Ce document foisonnant, qui s'apparente au thriller ou au roman d'espionnage, à l'image d'une vie présentée sous l'angle de l'action et de l'engagement, entre tractations avec un trafiquant d'armes russes sur la côte israélienne, échanges avec un prince qatari en exil à Beyrouth, conversations avec un haut responsable de la police à Damas, ou encore entretiens avec un ancien membre du KGB du côté de la Kirghizie, pour ne citer que quelques-uns des récits, tous situés très loin de Riyad, fait entendre le cri d'indignation d'un Eliot Ness de la CIA, seul, pratiquement contre tous, à s'intéresser à cette menace qu'il juge pendante. Rien d'académique ni d'historique, mais la présentation d'une mission quasiment impossible, et pourtant indispensable : Baer se veut un moderne Héraklès cherchant à faire le ménage dans les écuries d'Augias, à grand renfort de l'eau de l'opinion publique, pour faire bouger les responsables politiques de Washington, visiblement englués dans le marigot des pétro-dollars. En somme, un peu d'encre noire pour faire pavé dans la mare -bien noire. «Quoi qu'il en soit, mon propos n'est pas celui d'un historien ; j'écris ce livre pour contribuer à faire émerger la vérité. Tant que nous n'exigerons pas la vérité de l'Arabie Saoudite - et tant que nous ne cesserons pas de nous mentir à nous-mêmes - on peut être certains que l'on n'en aura pas fini avec des tragédies comme celle du 11 septembre ou celle de l'assassinat de Daniel Pearl (à qui est dédié l'ouvrage)».

Cette mise en scène parfois irritante rappelle néanmoins un certain nombre de problématiques des relations internationales contemporaines : la dépendance pétrolière des Occidentaux et en particulier des Américains envers le pétrole saoudien ; le pacte faustien, signé au temps de la guerre froide, entre Washington et les mouvements religieux arabo-musulmans, afin de contrer les nationalistes laïcs arabes dans la région (Nasser) puis les Soviétiques (Afghanistan) ; la dissémination et l'expansion de la menace terroriste islamiste depuis ; les fragilités accrues de l'Arabie (paupérisation relative, mécontentement populaire qu'attisent les fondamentalistes religieux, sentiment d'humiliation, etc).

Ce livre recoupe beaucoup des analyses de Richard Labevière (Les Dollars de la terreur.
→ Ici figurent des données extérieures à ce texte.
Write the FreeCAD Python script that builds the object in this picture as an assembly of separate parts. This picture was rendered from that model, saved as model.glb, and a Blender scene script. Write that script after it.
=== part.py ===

Les Etats-Unis et l'islamisme, Grasset, 1999) et partage les conclusions alarmistes d'autres observateurs, comme Laurent Murawiec (La guerre d'après, Albin Michel, 2003). Le sujet est d'actualité : certains spécialistes ont fait de l'intervention américaine en Irak le prélude au grand ménage de l'Arabie, le levier destiné à permettre à Washington de mettre Ryiad sous pression sans menacer son approvisionnement pétrolier. Les ouvertures actuelles concédées par la dynastie saoudienne (création d'un «parlement», premières perspectives d'élections) en sont-elles la preuve ? Après la lecture de cet ouvrage, il y a tout lieu de le croire. Doit-on s'en féliciter ? Voire ! Les barils d'or noir accumulés se sont transformés, semble-t-il, en barils de poudre, aussi l'avenir reste-t-il bien inquiétant : «l'Arabie Saoudite est une sacrée pagaïe et c'est notre sacrée pagaïe». R. Baer ne nous engage guère à l'optimisme, vendre son âme a un prix, dixit, et il faudra bien le payer en son temps : «Washington nous a forcés à coucher avec le diable. Il a fait son lit, bordé les couvertures et a invité le diable à nous rejoindre. Nous lui avons murmuré des mots tendres à l'oreille, juré un indéfectible amour. Quand les choses ont commencé à tourner à l'aigre, Washington psalmodiait que tout allait bien, sa main affectueusement posée sur celle du diable. Et tout ce temps, nous ne quittions pas des yeux, éclairé d'un rayon de lune sur la table de nuit, son portefeuille bourré de dollars.»